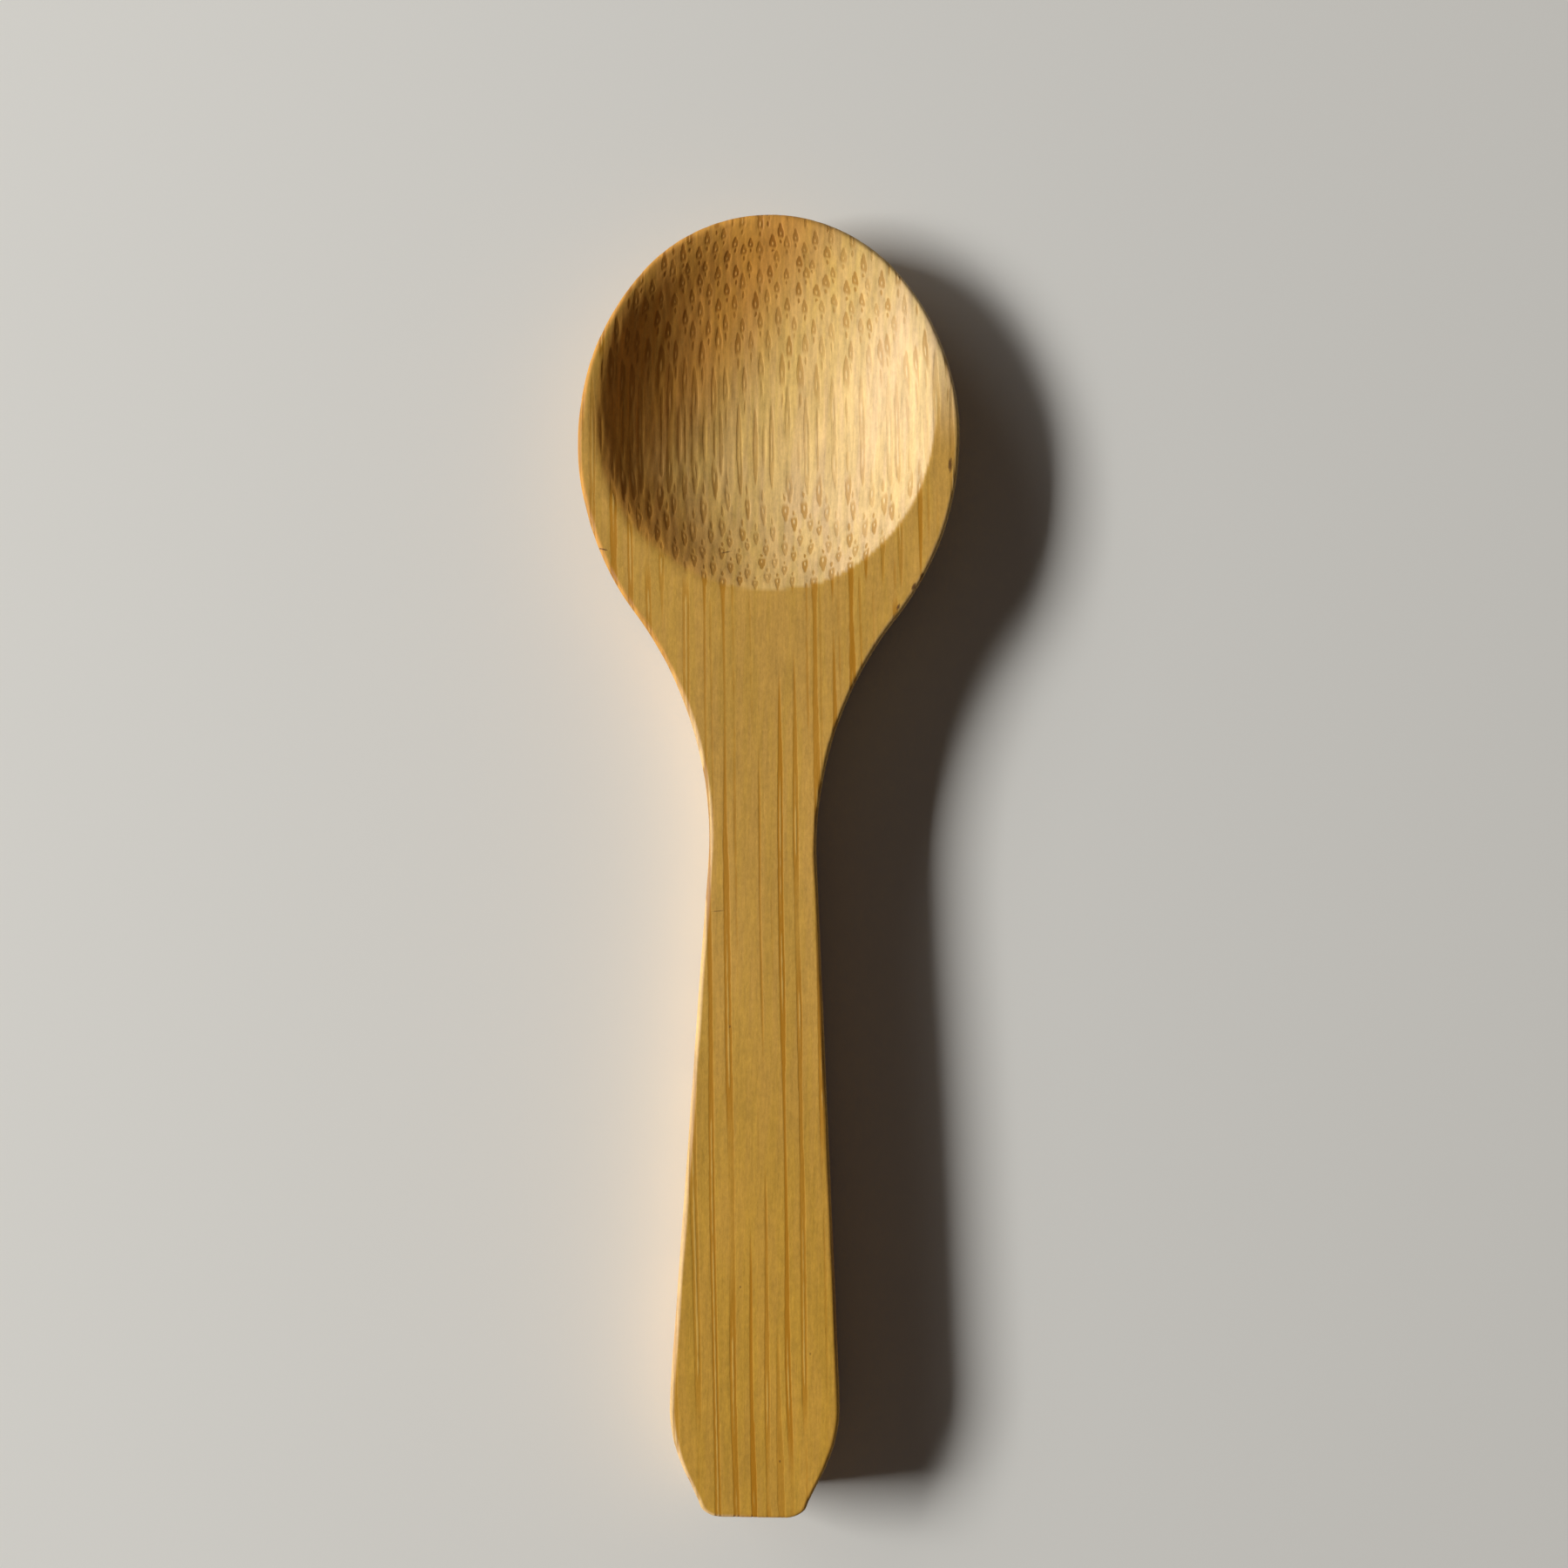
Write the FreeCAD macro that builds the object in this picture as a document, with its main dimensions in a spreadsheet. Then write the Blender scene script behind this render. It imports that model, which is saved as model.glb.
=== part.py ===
import FreeCAD, Part
import math
import os
import Sketcher
from FreeCAD import Vector

# A small bamboo spoon carved from one slat: a round dished bowl, a waisted neck
# and a flat handle that widens towards its blunt end. There is one piece.
#
# Frame: X across the spoon, +Y towards the bowl's tip, +Z up. The origin is on
# the table, under the middle of the spoon's length and width. Millimetres.

# Driving dimensions, all measured on the finished spoon
SIZES = {
    "overall_length": 90.0,
    "slat_thickness": 6.7,
    # bowl outline, seen from above
    "bowl_width": 26.45,
    "tip_to_widest": 15.9,
    "heel_radius": 20.0,
    # neck and handle outline
    "neck_width": 7.42,
    "tip_to_neck": 43.8,
    "butt_width": 11.8,
    "end_to_butt": 7.1,
    "butt_radius": 9.9,
    "end_corner_radius": 1.9,
    # side profile: the bowl's rim droops below the handle's top face
    "tip_to_bend": 27.5,
    "bend_radius": 25.0,
    "droop_radius": 222.0,
    "lip_thickness": 1.3,
    # convex back of the bowl
    "back_radius": 13.0,
    "tip_to_back": 13.5,
    "rest_strip_margin": 0.5,
    # hollow of the bowl: its bottom is round and its wall runs up straight
    "dish_radius": 16.6,
    "dish_round_width": 20.6,
    "dish_floor": 1.05,
    "tip_to_dish": 12.3,
    "dish_stretch": 1.4,
    # edges sanded off by hand
    "top_ease": 0.4,
    "bottom_ease": 0.35,
    # how far a cutting profile runs past the wood
    "overrun": 2.0,
}

# Which way an edge's neighbouring face has to look to count as lying flat
FLAT_SHARE = 0.5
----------
● TASK BRIEF: From the first line of the data through the line with "from FreeCAD import Vector", quote each line exactly and add nothing else.

● RESPONSE:
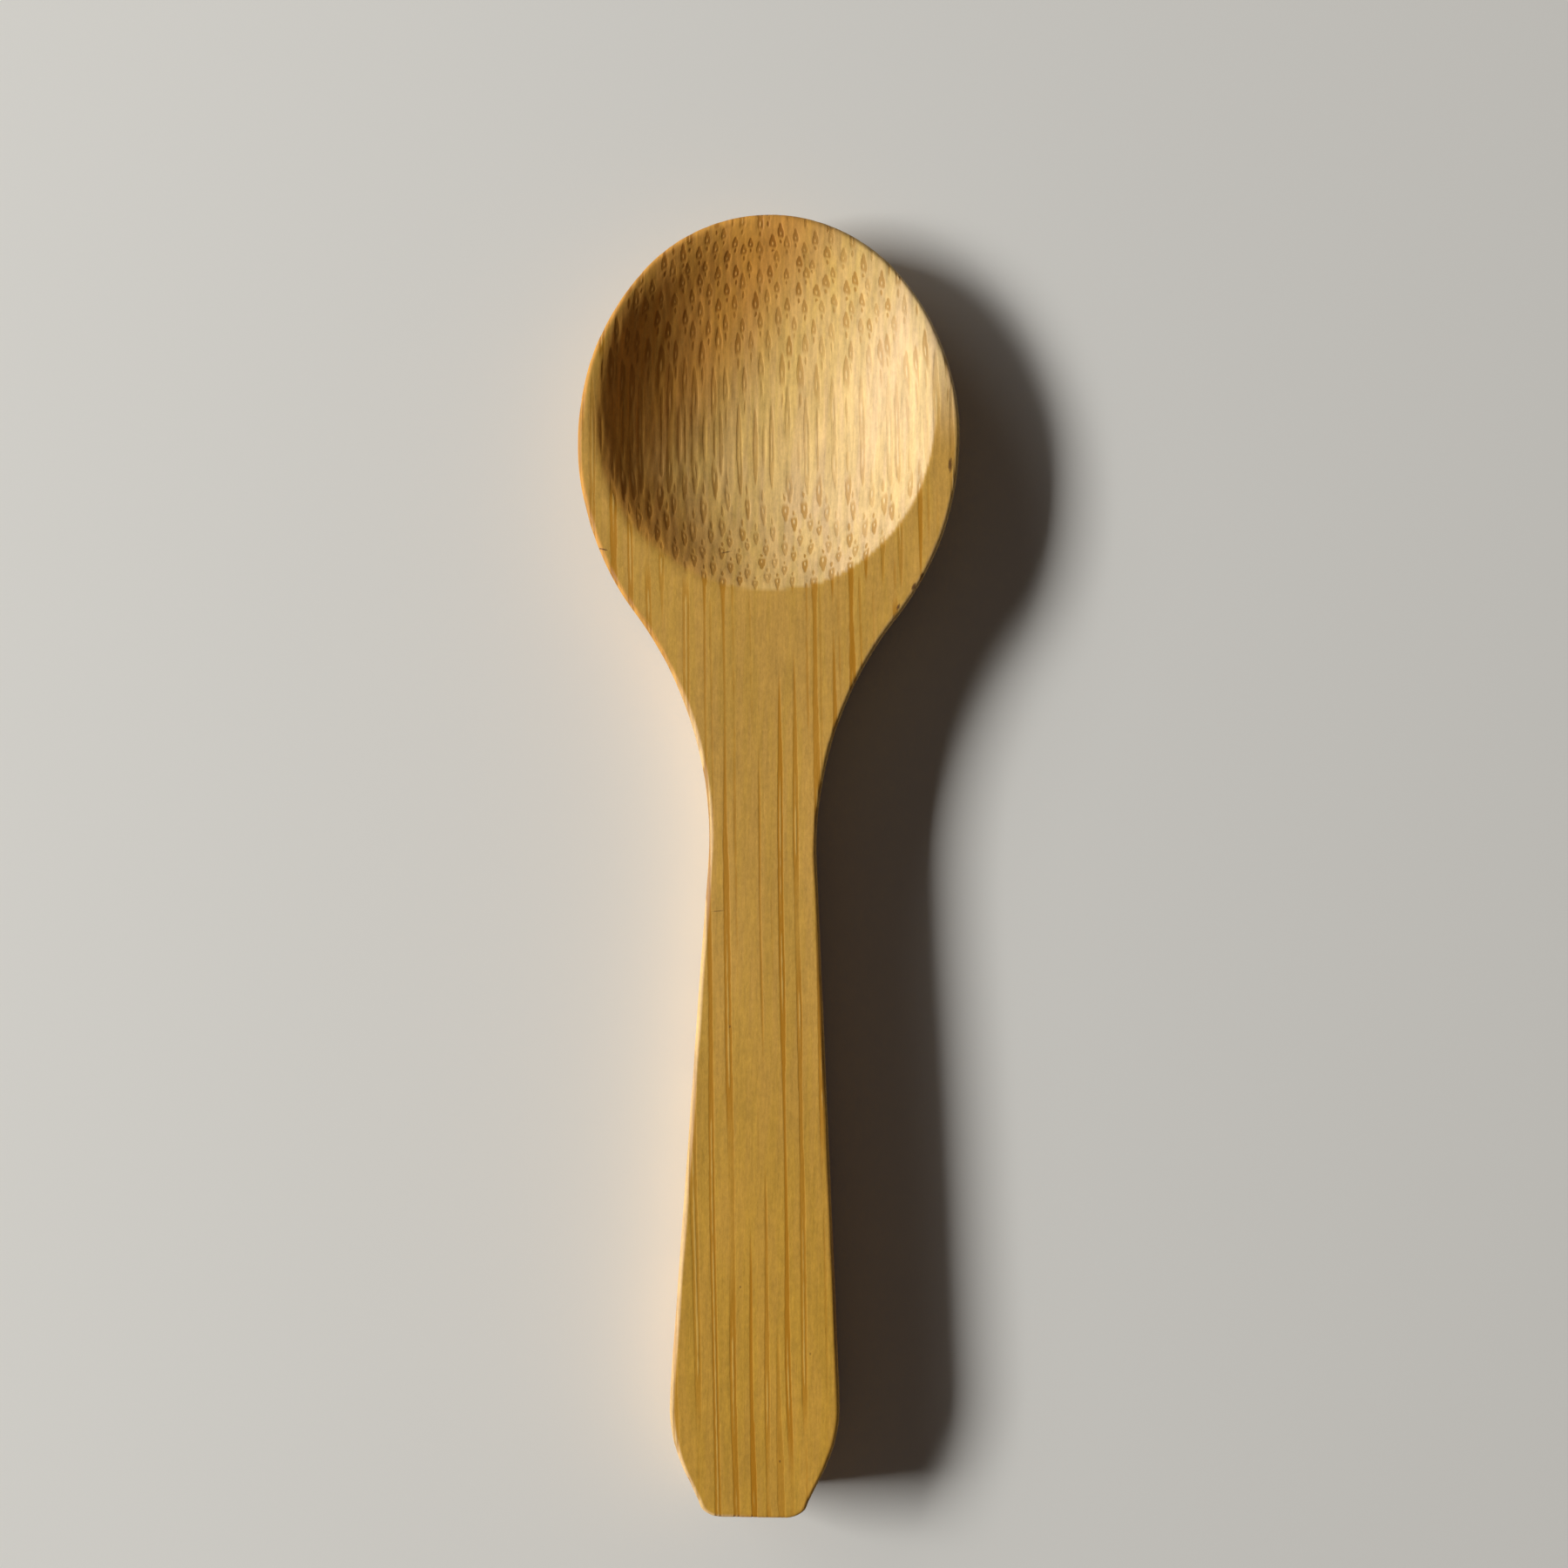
Write the FreeCAD macro that builds the object in this picture as a document, with its main dimensions in a spreadsheet. Then write the Blender scene script behind this render. It imports that model, which is saved as model.glb.
=== part.py ===
import FreeCAD, Part
import math
import os
import Sketcher
from FreeCAD import Vector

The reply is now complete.